The evolution of the permutahedron
Maurício Collares, Joseph Doolittle, Joshua Erde
Abstract
In their seminal paper introducing the theory of random graphs, Erdős and Rényi considered the evolution of the structure of a random subgraph of $K_n$ as the density increases from $0$ to $1$, identifying two key points in this evolution -- the \emph{percolation threshold}, where the order of the largest component seemingly jumps from logarithmic to linear in size, and the \emph{connectivity threshold}, where the subgraph becomes connected. Similar phenomena have been observed in many other random graph models, and in particular, works of Ajtai, Komlós and Szemerédi and of Spencer and Erdős determine corresponding thresholds for random subgraphs of the hypercube.
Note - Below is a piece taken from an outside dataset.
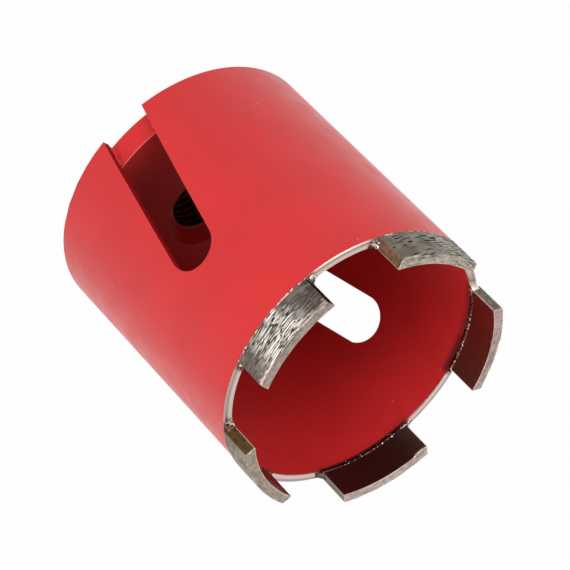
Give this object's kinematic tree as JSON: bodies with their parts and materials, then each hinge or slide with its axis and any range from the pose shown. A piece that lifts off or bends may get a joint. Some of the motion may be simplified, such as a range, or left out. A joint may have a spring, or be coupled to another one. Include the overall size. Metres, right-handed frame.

We study similar questions on the \emph{permutahedron}. The permutahedron, like the hypercube, has many different equivalent representations, and arises as a natural object of study in many areas of combinatorics. In particular, as a highly-symmetric simple polytope, like the $n$-simplex and $n$-cube, this percolation model naturally generalises the Erdős-Rényi random graph and the percolated hypercube. We determine the percolation threshold and the connectivity threshold for random subgraphs of the permutahedron. Along the way we develop a novel graph exploration technique which can be used to find exponentially large clusters after percolation in high-dimensional geometric graphs and we initiate the study of the isoperimetric properties of the permutahedron.